La structure informelle évoquée s’appuie sur un certain nombre de personnalités solidaires, qui tirent une force imprévue de plusieurs héritages, souvent une rupture brutale avec une vie urbaine et consumériste qui ne les satisfaisait pas, mais aussi une expérience du vaste monde et de sociétés archaïques qui a marqué leur enfance ou leurs voyages de découverte de jeunes adultes, avec les apprentissages et connaissances qu’ils en ont retirés, enfin et souvent un héritage de la JAC (Jeunesse agricole catholique), plutôt à la génération de leurs parents, et, toutes confessions réunies, un spiritualisme informel qui, là aussi, met indirectement à distance les biens de ce monde. On aimerait savoir ce que, dix ans plus tard, ces acteurs sont devenus. Leur vie est difficile, héroïque même, et la partie du livre la plus intéressante montre comment des terres leurs échappent au profit de mieux nantis, et comment ces vrais écologistes resteront sans la qualification d’agriculteurs mais dans ce rapport au monde qui fait fi du monde capitaliste et l’affronte obliquement plutôt que frontalement, comme dans les ZAC que s’invente une autre société possible.
Les êtres de la vigne
Dans son livre Les êtres de la vigne. Enquête dans les mondes de la biodynamie, Jean Foyer précise d’emblée qu’il ne met pas l’exotisme au fond de l’Amazonie. Il ne cache pas à quel point il était un impétrant en ce domaine quand il a commencé à observer un autre rapport à la vigne et au sol par la biodynamie, une attitude qui se veut plus éclairée, plus respectueuse et moins brutale, sensible jusqu’au supra sensible dans le rapport aux êtres et aux choses. Baignés ou pas de spiritualisme retrouvé, ces explorateurs pratiquent des engrais naturels ardemment préparés et récusent le modèle techno-industriel, qui les éloigne des plantes et des bêtes ; ils refusent une science qui entend les gérer à distance, par informatisation généralisée, car elle ignore l’expérience des choses, le repérage des nuances de la diversité. Le livre laisse apparaître un bricolage de réseaux divers qui ont eu des précurseurs indirects dont on reconnaît parfois les noms. La partie émergée de cet iceberg apparaît avec le vin naturel et le vin S.A.I.N.S. (sans ajouts d’intrants ni sulfites). Ces vins particulièrement travaillés, même mis en bouteille, continuent d’évoluer, ce qui donne souvent des produits surprenants et d’une grande richesse. Ils ont leurs amateurs. En revanche, le côté spirituel de certains stages et associations est plus difficilement présenté au grand public, par confusion possible avec ce qui serait du chamanisme ou même une dérive sectaire. Il n’en reste pas moins vrai que cultiver en usant délibérément de tous ses sens dans le rapport aux éléments du vivant est une réponse concrète à la dématérialisation généralisée des process et à la réification des êtres de la terre.
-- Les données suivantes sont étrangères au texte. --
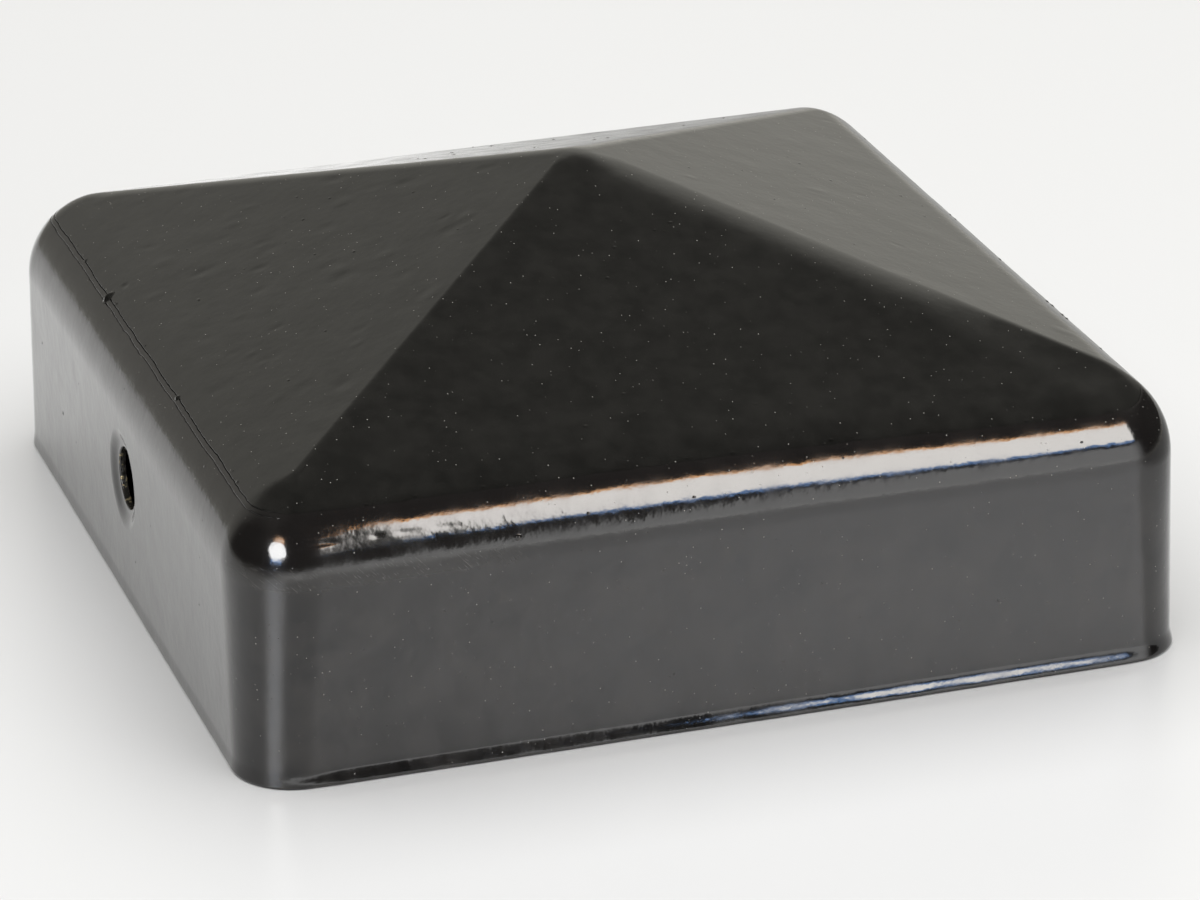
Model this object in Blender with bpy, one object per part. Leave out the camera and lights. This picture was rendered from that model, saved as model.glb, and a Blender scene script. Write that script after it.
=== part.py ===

Ces lectures éclatées, ces réalités partielles, ne rendent pas vraiment compte de ce qui se passe dans la chaleur des réunions et foires bio qui se maintiennent contre vents et marées. La foi dans l’intelligence collective démontre toujours et partout les liens, le moment où une articulation peut réussir. L’exigence de qualité persiste quand la deuxième génération prend le relais de tournants très précocement adoptés par les parents, et les impétrants actuels qui sont en rupture douce avec le système rusent pour occuper des niches possibles. Tous tentent ce qui, de toute façon, n’est actuellement pas pensable dans le système conventionnel, et ils refusent de dire que rien n’est possible ni substituable. Ces timides aperçus permettent juste de rappeler que la raison d’un système agroalimentaire est d’abord nourricière, une fonction première, primordiale et non négociable.